--- begin Material ---

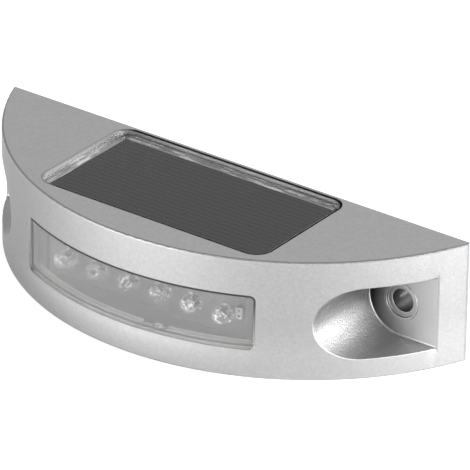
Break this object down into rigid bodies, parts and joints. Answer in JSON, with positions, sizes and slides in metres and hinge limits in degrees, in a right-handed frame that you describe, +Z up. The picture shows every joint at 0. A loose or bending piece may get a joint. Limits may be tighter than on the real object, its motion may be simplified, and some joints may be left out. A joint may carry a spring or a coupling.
{
  "type": "solar wall light",
  "caption": "Half-moon die-cast solar wall light with a panel in its flat top, a curved front window over a row of small lamps, and a screw pocket at each end.",
  "frame": {"origin": "on the wall plane, midway between the two fixing screws", "axes": "+X along the wall, +Y into the wall, +Z up"},
  "size_m": [0.15, 0.051, 0.0347],
  "materials": {
    "cast_aluminium": "matt silver-grey, fine blasted grain",
    "clear_lens": "clear, faintly hazed, polished",
    "silicone_grey": "matt silicone",
    "frame_plastic": "moulded, matt grey",
    "screw_steel": "zinc plated",
    "board_white": "white solder mask",
    "lamp_epoxy": "clear epoxy, glossy",
    "connector_ivory": "moulded nylon",
    "clear_resin": "clear resin, glossy",
    "cell_dark": "dark grey cell with fine lines",
    "silicone_clear": "clear silicone bead",
    "cover_plastic": "moulded, fine spark-eroded grain",
    "gasket_black": "matt rubber",
    "board_green": "green solder mask",
    "chip_black": "moulded epoxy",
    "inductor_green": "lacquered",
    "capacitor_sleeve": "shrink sleeve",
    "knob_white": "moulded",
    "foam_white": "foam tape",
    "battery_sleeve": "plain shrink sleeve",
    "contact_nickel": "nickel plated",
    "wire_red": "insulation",
    "wire_black": "insulation"
  },
  "bodies": {
    "light": {"housing": "cast_aluminium", "window_lens": "clear_lens", "lens_gasket": "silicone_grey", "lamp_frame": "frame_plastic", "frame_screws": "screw_steel", "led_board": "board_white", "led_1": "lamp_epoxy", "led_2": "lamp_epoxy", "led_3": "lamp_epoxy", "led_4": "lamp_epoxy", "led_5": "lamp_epoxy", "led_6": "lamp_epoxy", "led_connector": "connector_ivory", "panel_resin": "clear_resin", "solar_cell": "cell_dark", "panel_backing": "board_white", "panel_bead": "silicone_clear", "back_cover": "cover_plastic", "cover_gasket": "gasket_black", "cover_screws": "screw_steel", "control_board": "board_green", "board_screws": "screw_steel", "driver_chip": "chip_black", "inductor": "inductor_green", "blocking_diode": "chip_black", "capacitor": "capacitor_sleeve", "switch_case": "cover_plastic", "battery_holder": "cover_plastic", "holder_tape": "foam_white", "battery_cell": "battery_sleeve", "battery_spring": "contact_nickel", "contact_plus": "contact_nickel", "contact_minus": "contact_nickel", "panel_wire_red": "wire_red", "panel_wire_black": "wire_black", "battery_wire_red": "wire_red", "battery_wire_black": "wire_black", "lamp_wire_red": "wire_red", "lamp_wire_black": "wire_black"},
    "switch_knob": {"switch_slider": "knob_white"}
  },
  "joints": [
    {"name": "switch_slide", "type": "slide", "parent": "light", "child": "switch_knob", "axis": [1, 0, 0], "range_m": [0, 0.002]}
  ]
}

--- end Material ---

== Short task ==
Return all of the data word for word.

== Answer to this task ==
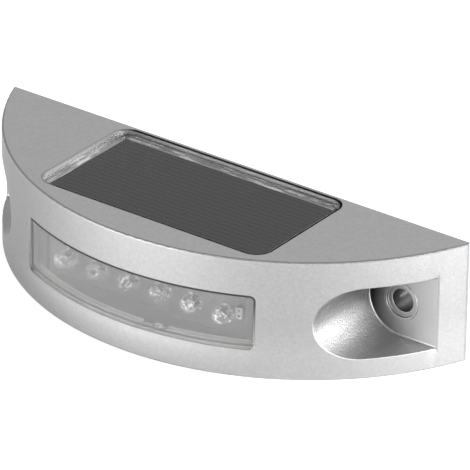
Break this object down into rigid bodies, parts and joints. Answer in JSON, with positions, sizes and slides in metres and hinge limits in degrees, in a right-handed frame that you describe, +Z up. The picture shows every joint at 0. A loose or bending piece may get a joint. Limits may be tighter than on the real object, its motion may be simplified, and some joints may be left out. A joint may carry a spring or a coupling.
{
  "type": "solar wall light",
  "caption": "Half-moon die-cast solar wall light with a panel in its flat top, a curved front window over a row of small lamps, and a screw pocket at each end.",
  "frame": {"origin": "on the wall plane, midway between the two fixing screws", "axes": "+X along the wall, +Y into the wall, +Z up"},
  "size_m": [0.15, 0.051, 0.0347],
  "materials": {
    "cast_aluminium": "matt silver-grey, fine blasted grain",
    "clear_lens": "clear, faintly hazed, polished",
    "silicone_grey": "matt silicone",
    "frame_plastic": "moulded, matt grey",
    "screw_steel": "zinc plated",
    "board_white": "white solder mask",
    "lamp_epoxy": "clear epoxy, glossy",
    "connector_ivory": "moulded nylon",
    "clear_resin": "clear resin, glossy",
    "cell_dark": "dark grey cell with fine lines",
    "silicone_clear": "clear silicone bead",
    "cover_plastic": "moulded, fine spark-eroded grain",
    "gasket_black": "matt rubber",
    "board_green": "green solder mask",
    "chip_black": "moulded epoxy",
    "inductor_green": "lacquered",
    "capacitor_sleeve": "shrink sleeve",
    "knob_white": "moulded",
    "foam_white": "foam tape",
    "battery_sleeve": "plain shrink sleeve",
    "contact_nickel": "nickel plated",
    "wire_red": "insulation",
    "wire_black": "insulation"
  },
  "bodies": {
    "light": {"housing": "cast_aluminium", "window_lens": "clear_lens", "lens_gasket": "silicone_grey", "lamp_frame": "frame_plastic", "frame_screws": "screw_steel", "led_board": "board_white", "led_1": "lamp_epoxy", "led_2": "lamp_epoxy", "led_3": "lamp_epoxy", "led_4": "lamp_epoxy", "led_5": "lamp_epoxy", "led_6": "lamp_epoxy", "led_connector": "connector_ivory", "panel_resin": "clear_resin", "solar_cell": "cell_dark", "panel_backing": "board_white", "panel_bead": "silicone_clear", "back_cover": "cover_plastic", "cover_gasket": "gasket_black", "cover_screws": "screw_steel", "control_board": "board_green", "board_screws": "screw_steel", "driver_chip": "chip_black", "inductor": "inductor_green", "blocking_diode": "chip_black", "capacitor": "capacitor_sleeve", "switch_case": "cover_plastic", "battery_holder": "cover_plastic", "holder_tape": "foam_white", "battery_cell": "battery_sleeve", "battery_spring": "contact_nickel", "contact_plus": "contact_nickel", "contact_minus": "contact_nickel", "panel_wire_red": "wire_red", "panel_wire_black": "wire_black", "battery_wire_red": "wire_red", "battery_wire_black": "wire_black", "lamp_wire_red": "wire_red", "lamp_wire_black": "wire_black"},
    "switch_knob": {"switch_slider": "knob_white"}
  },
  "joints": [
    {"name": "switch_slide", "type": "slide", "parent": "light", "child": "switch_knob", "axis": [1, 0, 0], "range_m": [0, 0.002]}
  ]
}